Begin with the first line of the listing and quote every line through the one containing "return np.array(start), along, side, np.cross(along, side)"; give only those lines.

#### DATA PROVIDED

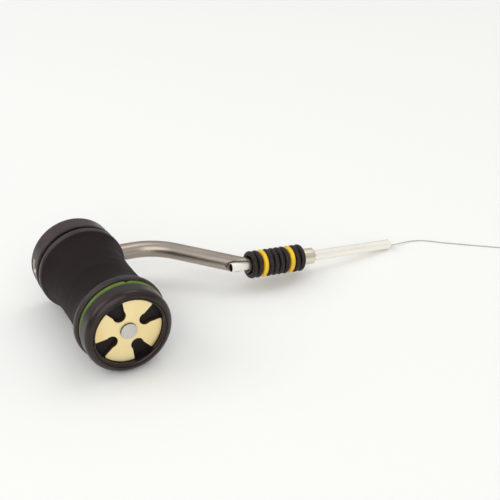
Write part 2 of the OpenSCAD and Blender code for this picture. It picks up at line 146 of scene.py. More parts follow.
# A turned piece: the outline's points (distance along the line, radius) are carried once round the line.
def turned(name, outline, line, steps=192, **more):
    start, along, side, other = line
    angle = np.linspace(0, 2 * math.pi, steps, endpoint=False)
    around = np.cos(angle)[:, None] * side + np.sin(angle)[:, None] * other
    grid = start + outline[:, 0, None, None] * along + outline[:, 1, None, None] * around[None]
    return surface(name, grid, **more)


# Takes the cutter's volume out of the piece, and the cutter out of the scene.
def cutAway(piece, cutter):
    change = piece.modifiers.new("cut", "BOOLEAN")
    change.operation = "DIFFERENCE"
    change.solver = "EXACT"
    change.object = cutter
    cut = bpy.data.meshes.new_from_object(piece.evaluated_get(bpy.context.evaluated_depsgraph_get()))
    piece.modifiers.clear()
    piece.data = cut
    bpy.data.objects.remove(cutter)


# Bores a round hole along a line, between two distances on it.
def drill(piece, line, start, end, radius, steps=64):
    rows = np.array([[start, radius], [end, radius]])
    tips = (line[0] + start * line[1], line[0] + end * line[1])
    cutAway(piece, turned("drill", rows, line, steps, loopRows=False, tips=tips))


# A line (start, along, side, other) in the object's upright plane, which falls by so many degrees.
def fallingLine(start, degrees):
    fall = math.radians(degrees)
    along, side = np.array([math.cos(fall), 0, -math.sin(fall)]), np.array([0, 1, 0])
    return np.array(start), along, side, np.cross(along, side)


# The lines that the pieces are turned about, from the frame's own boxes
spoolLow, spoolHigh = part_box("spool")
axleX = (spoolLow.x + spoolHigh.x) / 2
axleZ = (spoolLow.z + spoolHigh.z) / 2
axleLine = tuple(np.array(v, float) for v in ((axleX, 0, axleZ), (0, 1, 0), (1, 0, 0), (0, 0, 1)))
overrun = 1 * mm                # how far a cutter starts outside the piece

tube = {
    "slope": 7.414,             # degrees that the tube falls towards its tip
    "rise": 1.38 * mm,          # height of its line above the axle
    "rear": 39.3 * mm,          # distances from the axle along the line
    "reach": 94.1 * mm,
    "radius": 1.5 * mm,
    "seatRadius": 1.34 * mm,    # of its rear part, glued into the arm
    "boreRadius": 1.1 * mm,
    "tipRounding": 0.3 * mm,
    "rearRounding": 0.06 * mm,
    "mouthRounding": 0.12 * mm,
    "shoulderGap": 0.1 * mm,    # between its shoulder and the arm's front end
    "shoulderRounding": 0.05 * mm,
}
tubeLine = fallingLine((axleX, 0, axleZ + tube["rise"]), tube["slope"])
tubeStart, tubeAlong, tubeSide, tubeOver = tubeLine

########

RESULT FOR THIS EXERCISE →
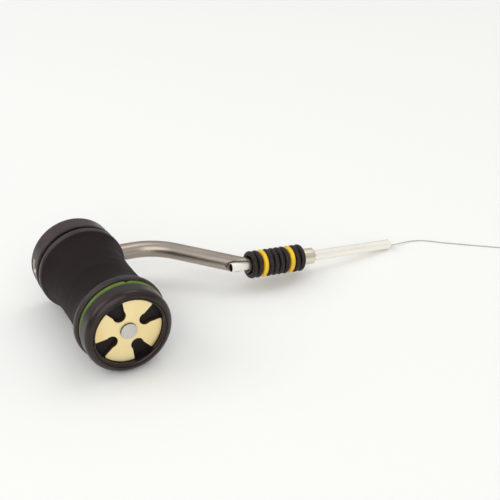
Write part 2 of the OpenSCAD and Blender code for this picture. It picks up at line 146 of scene.py. More parts follow.
# A turned piece: the outline's points (distance along the line, radius) are carried once round the line.
def turned(name, outline, line, steps=192, **more):
    start, along, side, other = line
    angle = np.linspace(0, 2 * math.pi, steps, endpoint=False)
    around = np.cos(angle)[:, None] * side + np.sin(angle)[:, None] * other
    grid = start + outline[:, 0, None, None] * along + outline[:, 1, None, None] * around[None]
    return surface(name, grid, **more)


# Takes the cutter's volume out of the piece, and the cutter out of the scene.
def cutAway(piece, cutter):
    change = piece.modifiers.new("cut", "BOOLEAN")
    change.operation = "DIFFERENCE"
    change.solver = "EXACT"
    change.object = cutter
    cut = bpy.data.meshes.new_from_object(piece.evaluated_get(bpy.context.evaluated_depsgraph_get()))
    piece.modifiers.clear()
    piece.data = cut
    bpy.data.objects.remove(cutter)


# Bores a round hole along a line, between two distances on it.
def drill(piece, line, start, end, radius, steps=64):
    rows = np.array([[start, radius], [end, radius]])
    tips = (line[0] + start * line[1], line[0] + end * line[1])
    cutAway(piece, turned("drill", rows, line, steps, loopRows=False, tips=tips))


# A line (start, along, side, other) in the object's upright plane, which falls by so many degrees.
def fallingLine(start, degrees):
    fall = math.radians(degrees)
    along, side = np.array([math.cos(fall), 0, -math.sin(fall)]), np.array([0, 1, 0])
    return np.array(start), along, side, np.cross(along, side)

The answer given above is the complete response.